Bobbie Wayne's Blog
A Question of Scale
Short, small, measly, slight: all words which can be used to mean “less than what was expected, rather disappointing or meagre.” As I have aged, my own height has diminished by two inches, granting my childhood wish to be short like my friends. I remember my initial shock when, at thirty, I first heard Randy Newman’s satirical song, “Short People,” in which he describes their having, “little hands, little eyes. They walk around tellin’ great big lies.”Randy concludes, “Don’t want no short people ‘round here.” Newman’s song was a parody on prejudice…obviously. However, in America, where many of us take every comment as a personal attack, people jumped to be on the correct side of this issue: “Why, I myself have MANY friends who are short!” they sniffed, nostrils flared.
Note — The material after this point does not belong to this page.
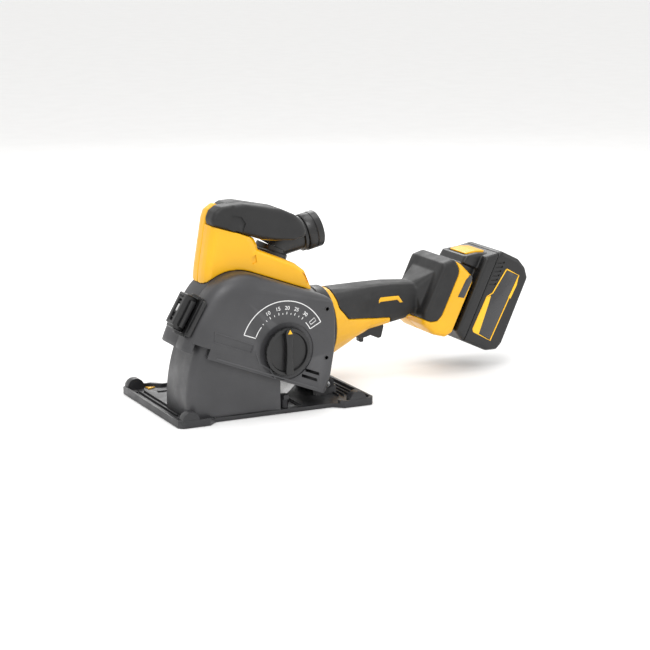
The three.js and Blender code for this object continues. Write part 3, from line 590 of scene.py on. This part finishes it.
def make_cover_knuckle():
    """The cover's own knuckle on the upright hinge, between the guard's two."""
    knuckle = hinge_knuckle("cover_knuckle", 62, 78)
    lug = prism("lug", [(80.2, 62.4), (86, 62.4), (86, 77.6), (80.2, 77.6)], -50.3, -47.3)
    bevel(lug, 0.5)
    show(merged("cover_knuckle", knuckle, lug), "guard_paint", "cover")


SCALE_CENTRE = (19.6, 73.5)
SCALE_OUTER, SCALE_INNER, SCALE_TEXT = 47.7, 33.9, 40.2
SCALE_START, SCALE_END = 160, 27
NUMBERS = {10: 116, 15: 99, 20: 84, 25: 68.5, 30: 52}  # millimetres of depth: degrees round the scale
SHORT_MARKS = (132.5, 124, 107.5, 91.5, 76, 60)


def on_scale(radius, degrees):
    return arc(SCALE_CENTRE, radius, degrees, degrees, 1)[0]


def make_scale():
    """The depth scale round the dial: an open band, marks and plain numbers, printed on the cover."""
    y = COVER_FACE - 0.02
    band = [
        strip("scale", arc(SCALE_CENTRE, SCALE_OUTER, SCALE_START, SCALE_END, 48), 0.9, y),
        strip("scale", arc(SCALE_CENTRE, SCALE_INNER, SCALE_START - 2, 138, 12), 0.8, y),
        strip("scale", arc(SCALE_CENTRE, SCALE_INNER, 42, SCALE_END, 8), 0.8, y),
    ]
    for degrees in (SCALE_START, SCALE_END):
        ends = [on_scale(r, degrees) for r in (SCALE_INNER, SCALE_OUTER)]
        band.append(strip("scale", ends, 0.8, y))
    for degrees in sorted([*NUMBERS.values(), *SHORT_MARKS], reverse=True):
        ends = [on_scale(r, degrees) for r in (33.6, 35.2 if degrees in SHORT_MARKS else 36.2)]
        band.append(strip("scale", ends, 0.6, y))
    slot = [on_scale(r, 35 + d) for r, d in ((37, -2.4), (44, -2.4), (44, 2.4), (37, 2.4))]
    band.append(strip("scale", [*slot, slot[0]], 0.6, y))
    show(merged("depth_scale", *band), "pale_plastic", "cover", material=white_print)
    for number, degrees in NUMBERS.items():
        put_text(f"depth_{number}", str(number), on_scale(SCALE_TEXT, degrees), 5.6, 90 - degrees)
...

We haven’t learned much since the release of “Short People” in 1977. The truth is, Americans generally prefer things to be tall, big, bountiful, and over the top. We build bigger houses, purchase larger cars, expect “all-you-can-eat” portions of food and need larger sized clothes as a result. We like our music loud, insistent, and omnipresent, sharing it with others, whether they want to hear it or not. We adore sporting events and concerts which are huge spectacles and we build ever-larger stadiums in which to attend them. If we can’t be there, we have television screens that are larger than the home-movie screens of my childhood, and twice the size of the floor of my New York apartment bathrooms.
I don’t recognize New York City these days for all the tall, faceless, rectangular glass and steel luxury sky-condos poking upwards like so many middle fingers, inappropriately dwarfing the brownstones in the neighborhood. What’s so great about towering over everything?
“Big box” stores sell us things in bulk, supposedly saving time and money which we use to shop online from home. We turn to the modern-day genie, Amazon, to grant our every wish. Big chain stores like Walmart, Home Depot, Target, once struck the death knell for family businesses, small shops, drugstores and the downtowns of America. Now, these dynostores cringe at the very mention of Amazon, the TYRANNOSTORIS which gobbles up malls, services and the media alike. We are so spoiled; we are willing to sacrifice all of the small pleasures which used to define and give meaning to our lives in the name of convenience and progress.
So before we are all sucked into the black hole of the 21st century, disappearing in the name of “bigger is better,” let us recall a few small, but powerful things:
As early as the 6th c. in Greece, Aesop employed an old folk tale about a lion and a mouse to illustrate that being the largest, the most ruthless and powerful doesn’t make one invincible. (I believe it also had a moral about being merciful, but let’s save that for another blog.)
A single drop of water seems small to us, but over time, in the right situation, it can form long pointed stalactites or stalagmites, mineral deposits often found in caves. It can also shape itself into ferocious, dagger-like icicles, beloved in Alfred Hitchcock movies as weapons.
“For want of a nail, the shoe was lost. For want of the shoe, the horse was lost. For want of the horse, the knight was lost. For want of the knight, the battle was lost.” Old proverb.
Throughout all of human history, people have interacted through small, important tasks. Each person was valuable in some way; a small link in the chain of humanity. When one or two countries, companies or individuals control all the things we deem necessary to live, it is time to say, as my Nanna would, “They are growing too BIG for their britches.”